4 thoughts on “Financial services firm caught in email fraud must reimburse client

  1. Seems to be any one’s fault but the hacker.

  2. hi I think the error occurred because somebody did not re confirm clients bank details after the error report the management where warned

  3. Agree with the Judge’s decision. PSG did not do enough due diligence especially knowing that the verification of banking details failed. When the assistant called the client, she should have said Mr So, we have received instructions to make a payment on your account and the banking details provided are not what we have on file. Kindly confirm what your banking details through the phone and thereafter send us proof of your banking details by forwarding us a copy of your bank statement.

    The fraud would have been detected from the onset.

  4. 1.Why didn’t they call the client to properly verify the account seeing that they were already suspecting something is fishy? Instead of sending an email to confirm.
    2. Why was the withdrawal processed without properly bank verified details to the satisfaction of Psg? This always poses a risk/loss.
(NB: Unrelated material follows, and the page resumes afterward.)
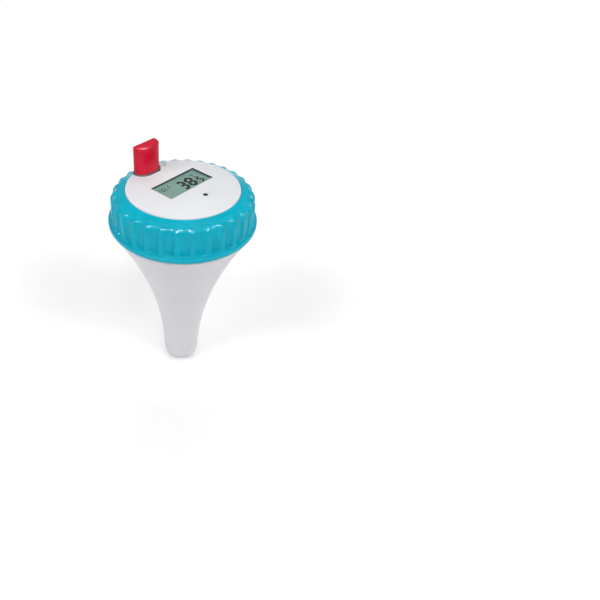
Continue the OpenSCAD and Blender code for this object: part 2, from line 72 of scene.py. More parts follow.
TIP_R = 13.5              # the hull's round tip
SHOULDER_R = 49.7         # where the flare ends, just under the ring
SHOULDER_Z = RING_FOOT - 0.9
FLARE_EVEN = 2.7          # part of the flare that widens evenly with height
FLARE_POWER = 2.02        # and how sharply the rest opens towards the top
HULL_WALL = 2.0
NECK_BORE_R = 40.9
NECK_OUT_R = 43.2
KEY_HALF = 2.3            # half the width of the key slot in the neck's rim
KEY_DEPTH = 11.6          # depth of that slot's floor
THREAD_LEAD = 6.0
THREAD_DEPTH = 1.4
GRIP_R = 49.1             # the ring's upright wall, over the ribs
RING_BORE_R = 45.0
OPENING_R = 39.0          # the opening the face shows through
FLUTES = 30
FACE_R = 38.85
SCOOP = (4.0, 44.0, 17.0)     # x, y and radius of the round scoop in the face
SCOOP_DEPTH = 3.0
SCOOP_OUT_R = 37.8        # where the scoop stops short of the face's edge
LED = (3.5, -17.1)
LED_R = 1.8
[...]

And what is the purpose of bank verification is payments can still be made to unverified accounts. (Psg was at fault here) they violated their own rules.
    3.The client also was supposed to further question the person who called them, for the reason that they actually called, even though there’s a mandate we can’t just be careless just because there’s a mandate and it’s the broker/service providers responsibility, No!
    4. Psg should tighten their security Cyber measures, that’s their priority.
    5. And those people who hack accounts must be found out and arrested without bail.
    6. Clients have a responsibility to be extra careful to question and verify people who call them regarding their investments/policies before giving away their consent, because we know that we live in a wicked world.